2. Bond, D.F., P. W. Scott, P. E. Page and T. M. Windham, “Applying technical limit methodology for step change in understanding and performance,” SPE paper 51181, published in SPE Drilling & Completion, Vol. 13, Sept. 1988.
3. Liou, J., “Next-generation semi replaces derrick with multipurpose tower,” Drilling Contractor, Aug. 29, 2013.
4. Molin, A., D. Kortenkamp, P. Bonasso, D. Schreckenghost, S. Bell and K. Kusy, TRACLabs, “Automated planning of procedures for risk mitigation and efficiency,” SPE/IADC paper 168036, presented at the IADC/SPE Drilling Conference and Exhibition, Fort Worth, Texas, March 4-6, 2014.
5. Aguiar, R. R.; D. Pirovolou, M. Folsta, J. Anjos, A. L. Martins, and M. Campos, “On the benefits of automation in improving the drilling efficiency in offshore activities,” IADC/SPE paper 168025, presented at the IADC/SPE Drilling Conference and Exhibition, Fort Worth, Texas, March 4-6, 2014.

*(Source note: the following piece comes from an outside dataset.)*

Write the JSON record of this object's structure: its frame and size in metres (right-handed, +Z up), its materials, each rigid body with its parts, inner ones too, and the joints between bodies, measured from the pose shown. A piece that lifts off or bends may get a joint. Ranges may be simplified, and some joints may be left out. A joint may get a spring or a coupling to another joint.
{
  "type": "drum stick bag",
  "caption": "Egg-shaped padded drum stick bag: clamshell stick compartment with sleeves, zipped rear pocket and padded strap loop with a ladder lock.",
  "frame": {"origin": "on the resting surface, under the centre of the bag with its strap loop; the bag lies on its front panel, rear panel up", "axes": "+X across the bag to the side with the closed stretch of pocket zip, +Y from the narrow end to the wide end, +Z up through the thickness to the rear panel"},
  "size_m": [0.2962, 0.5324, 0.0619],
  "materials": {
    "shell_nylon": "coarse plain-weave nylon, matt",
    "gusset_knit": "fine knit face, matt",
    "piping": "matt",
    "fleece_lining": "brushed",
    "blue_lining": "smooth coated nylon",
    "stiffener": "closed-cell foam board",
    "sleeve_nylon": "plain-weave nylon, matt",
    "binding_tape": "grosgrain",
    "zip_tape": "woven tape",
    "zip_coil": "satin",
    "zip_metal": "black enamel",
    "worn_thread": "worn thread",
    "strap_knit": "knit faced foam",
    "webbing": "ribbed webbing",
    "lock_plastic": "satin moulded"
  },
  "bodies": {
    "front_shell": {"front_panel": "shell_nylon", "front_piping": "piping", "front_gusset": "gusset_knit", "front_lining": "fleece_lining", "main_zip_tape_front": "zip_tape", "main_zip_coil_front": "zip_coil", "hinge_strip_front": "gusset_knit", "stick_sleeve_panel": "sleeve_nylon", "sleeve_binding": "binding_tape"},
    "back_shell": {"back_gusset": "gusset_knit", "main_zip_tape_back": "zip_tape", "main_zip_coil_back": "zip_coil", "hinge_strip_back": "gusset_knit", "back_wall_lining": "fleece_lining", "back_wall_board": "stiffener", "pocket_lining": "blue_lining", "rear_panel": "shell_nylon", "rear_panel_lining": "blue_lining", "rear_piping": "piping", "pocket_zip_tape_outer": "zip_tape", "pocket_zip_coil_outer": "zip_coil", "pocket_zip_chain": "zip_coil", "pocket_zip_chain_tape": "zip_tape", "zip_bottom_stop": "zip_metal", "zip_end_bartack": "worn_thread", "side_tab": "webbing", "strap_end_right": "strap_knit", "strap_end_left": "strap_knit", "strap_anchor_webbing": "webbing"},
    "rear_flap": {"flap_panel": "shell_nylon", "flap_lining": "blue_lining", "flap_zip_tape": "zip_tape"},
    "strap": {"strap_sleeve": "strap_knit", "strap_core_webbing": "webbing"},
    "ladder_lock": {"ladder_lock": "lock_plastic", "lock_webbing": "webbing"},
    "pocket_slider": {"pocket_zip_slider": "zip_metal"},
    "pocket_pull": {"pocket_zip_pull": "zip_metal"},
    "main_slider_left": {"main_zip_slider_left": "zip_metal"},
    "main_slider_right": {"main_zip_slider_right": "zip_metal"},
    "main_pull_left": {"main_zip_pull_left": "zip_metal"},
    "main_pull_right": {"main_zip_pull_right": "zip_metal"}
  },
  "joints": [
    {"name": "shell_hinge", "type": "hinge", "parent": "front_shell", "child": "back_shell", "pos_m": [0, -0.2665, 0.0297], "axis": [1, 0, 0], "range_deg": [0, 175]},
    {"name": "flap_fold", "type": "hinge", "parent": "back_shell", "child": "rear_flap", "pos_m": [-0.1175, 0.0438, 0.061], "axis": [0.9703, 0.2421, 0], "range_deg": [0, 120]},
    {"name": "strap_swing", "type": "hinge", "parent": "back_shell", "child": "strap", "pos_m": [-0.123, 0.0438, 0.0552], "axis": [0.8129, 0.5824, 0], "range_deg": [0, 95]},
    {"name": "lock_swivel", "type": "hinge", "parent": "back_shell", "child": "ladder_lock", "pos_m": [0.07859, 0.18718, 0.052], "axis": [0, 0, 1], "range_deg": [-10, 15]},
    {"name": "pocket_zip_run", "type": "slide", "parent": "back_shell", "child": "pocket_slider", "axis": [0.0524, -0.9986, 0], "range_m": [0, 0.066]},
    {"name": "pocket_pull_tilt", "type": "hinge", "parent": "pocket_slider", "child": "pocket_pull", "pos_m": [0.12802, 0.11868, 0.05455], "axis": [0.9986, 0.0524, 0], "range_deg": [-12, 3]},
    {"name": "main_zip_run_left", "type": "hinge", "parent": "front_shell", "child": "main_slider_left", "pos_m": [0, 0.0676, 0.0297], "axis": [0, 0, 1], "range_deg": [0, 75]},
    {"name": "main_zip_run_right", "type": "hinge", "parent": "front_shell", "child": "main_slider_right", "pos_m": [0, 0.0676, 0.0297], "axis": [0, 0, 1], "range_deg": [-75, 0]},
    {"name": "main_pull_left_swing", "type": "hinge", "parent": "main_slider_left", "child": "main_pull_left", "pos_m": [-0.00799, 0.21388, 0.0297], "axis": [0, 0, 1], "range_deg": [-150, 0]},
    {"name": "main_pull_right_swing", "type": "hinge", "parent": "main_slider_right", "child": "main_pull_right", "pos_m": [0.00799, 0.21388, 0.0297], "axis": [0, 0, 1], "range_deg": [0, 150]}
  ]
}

6. Martins, A. L., “On the path for offshore drilling automation,” SPE/IADC e-poster 163453, presented at SPE/IADC Drilling Conference and Exhibition, March 5-7, Amsterdam, The Netherlands, 2013.
7. De Wardt, J. P., M. Behounek, C.D. Chapman, and D. Putra, , “Drilling systems automation—Preparing for the big jump forward,” SPE/IADC paper 163422, presented at the SPE/IADC Drilling Conference and Exhibition, Amsterdam, The Netherlands, March 5-7, 2013.